AUV mine clearing is not only safer, according to proponents; it's about 20 times faster.
Case in point: an AUV mine-clearing operation in Iraq allowed the U.S. Navy to clear nearly a square mile of harbor in 16 hours--something that would have taken divers 21 days working without the technology, the Navy told the Associated Press.
No easy task: "The closer in you get to any port or harbor, the greater amount of clutter you will encounter--tires, rocks, coral reefs," a Navy spokesman told the AP. "To screen out all that clutter is a huge job and it takes some very, very technologically advanced sensors."
Still, advances in autonomous vehicles are moving so fast, there's no way the Transphibian class will remain state-of-the-art for long.
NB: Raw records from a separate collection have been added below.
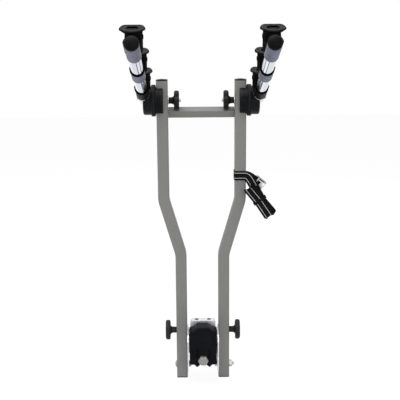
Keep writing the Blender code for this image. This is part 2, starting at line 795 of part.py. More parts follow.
def cradles(name, side, arm, strap):
    """Three cradles of the same mouldings; the outermost ring sits against the end cap."""
    moulded = {}
    for index, front in enumerate(CRADLE_FRONTS, start=1):
        middle = front - SLEEVE_LENGTH / 2
        reach = ARM_END - front if front == CRADLE_FRONTS[-1] else 0.0
        if reach not in moulded:
            moulded[reach] = (sleeve_mesh(reach), saddle_mesh(side, reach))
        sleeve, saddle = moulded[reach]
        keep(place(f"{name}_cradle_sleeve_{index}", sleeve, parent=arm, location=(0, -front, 0),
                   rotation=ALONG_ARM), GREY_SLEEVE)
        keep(place(f"{name}_cradle_saddle_{index}", saddle, parent=arm, location=(0, -middle, 0)),
             BLACK_PLASTIC)
        reach = NECK_WIDTH / 2 + STRAP_SIDE_GAP + STRAP_THICK / 2
        keep(place(f"{name}_rubber_strap_{index}", strap, parent=arm,
                   location=(-side * reach, -middle, PEG_HEIGHT), rotation=(ARM_RISE, 0, 0)),
             BLACK_RUBBER)


def sector_point(radius, degrees):
    """A point in (Y, Z) round the pivot; the angle leans from straight up towards -Y."""
    angle = math.radians(degrees)
    return (-radius * math.sin(angle), PIVOT_Z + radius * math.cos(angle))


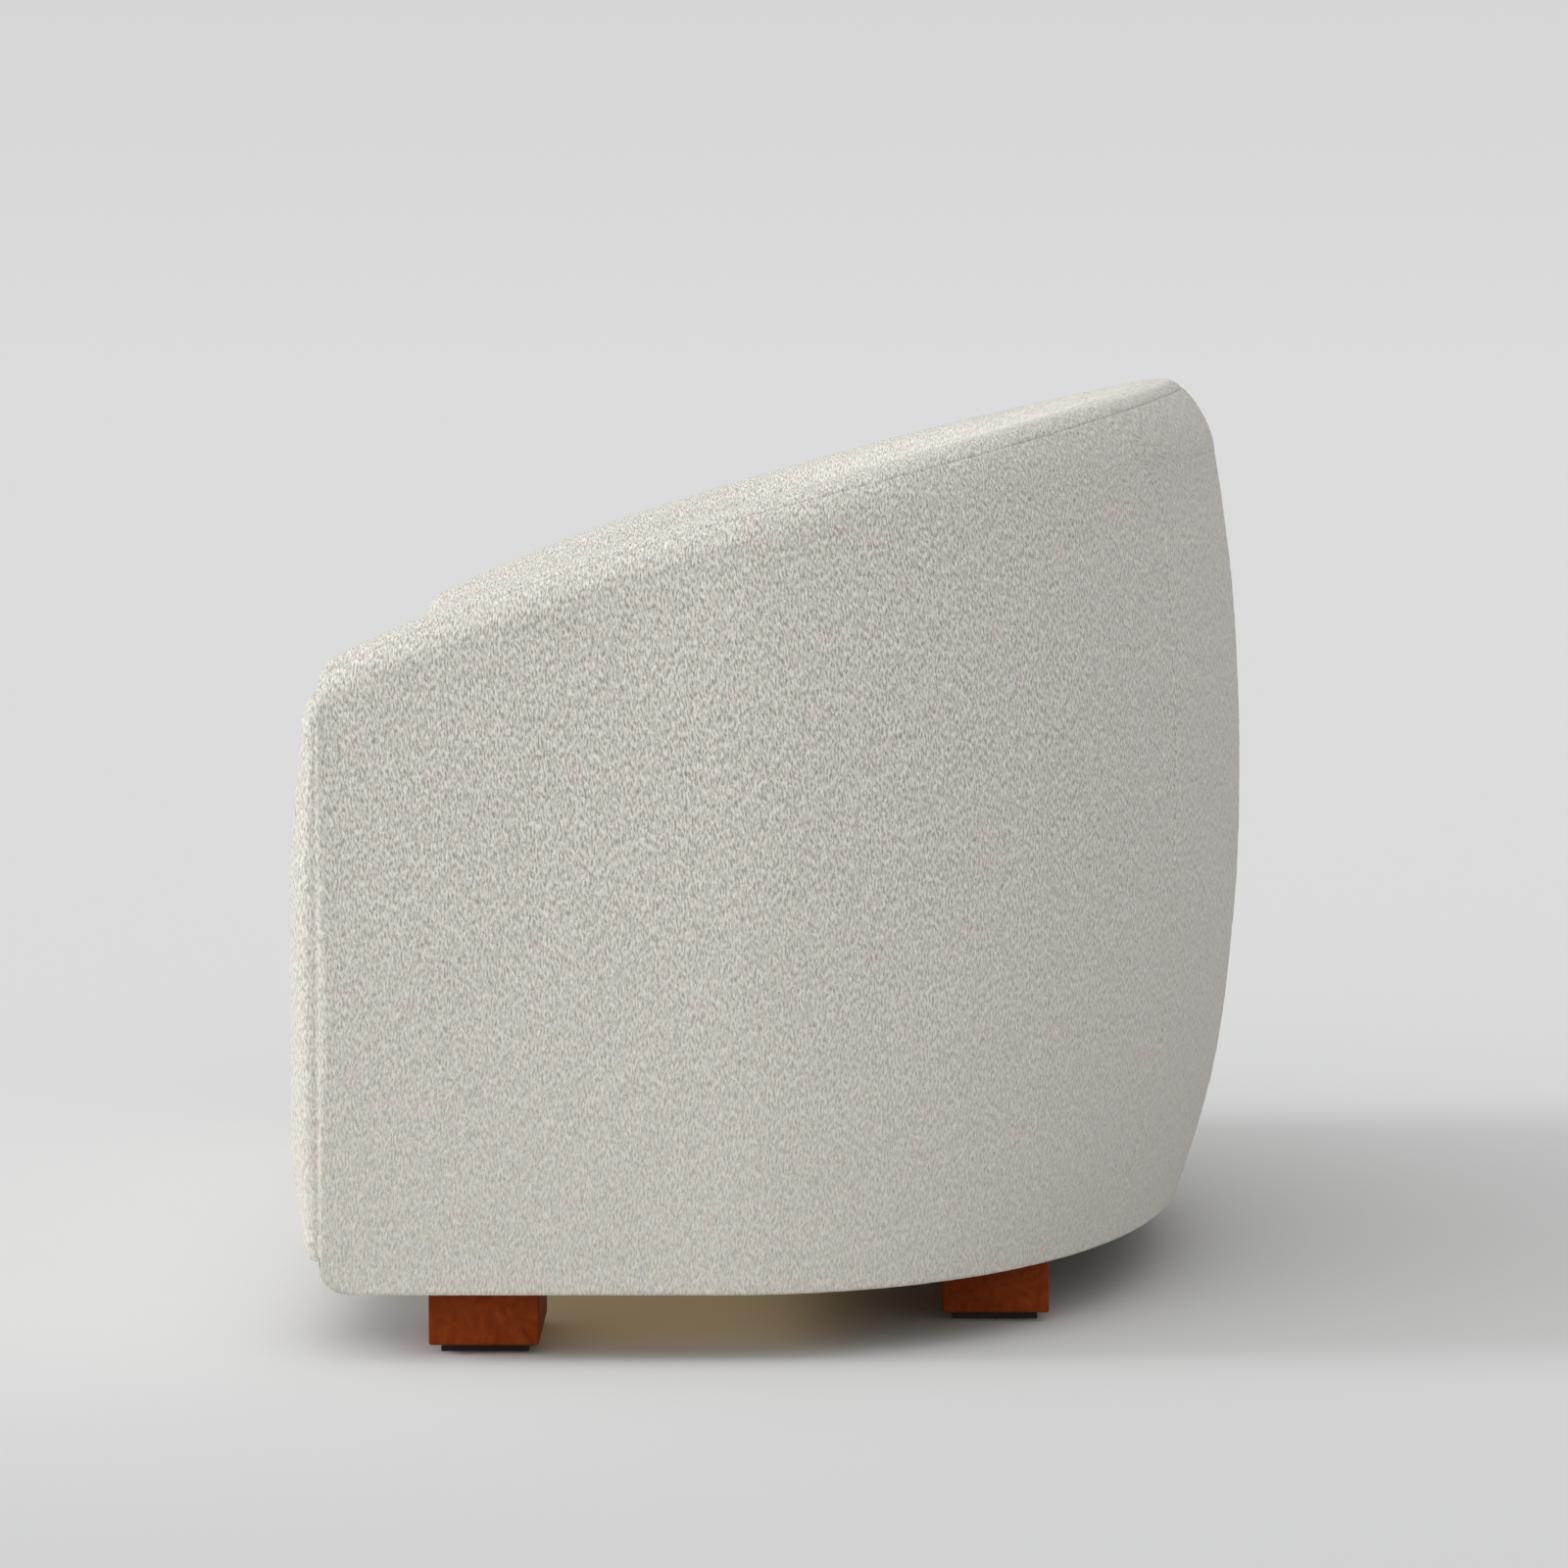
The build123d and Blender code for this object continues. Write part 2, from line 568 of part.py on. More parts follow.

For instance, it uses flexible fins for both propulsion and control, and hybrid gliders for thrust, completely bypassing exposed props. These innovations allow it to clamber over debris and operate in rough water, according to the manufacturer.
However the Navy is spreading its bets by funding another project at MIT's Bio-Instrumentation Systems Laboratory. Scientists there hope to leapfrog other AUVs and produce one "that can hover, turn, store energy and do all the things a fish does." It does this by mimicking the fin action of the bluegill sunfish, according to the university. The scientists have reportedly already successfully tested a fin made from a thin, flexible, cutting-edge, conductive polymer that replicates the fin motions that propel the sunfish.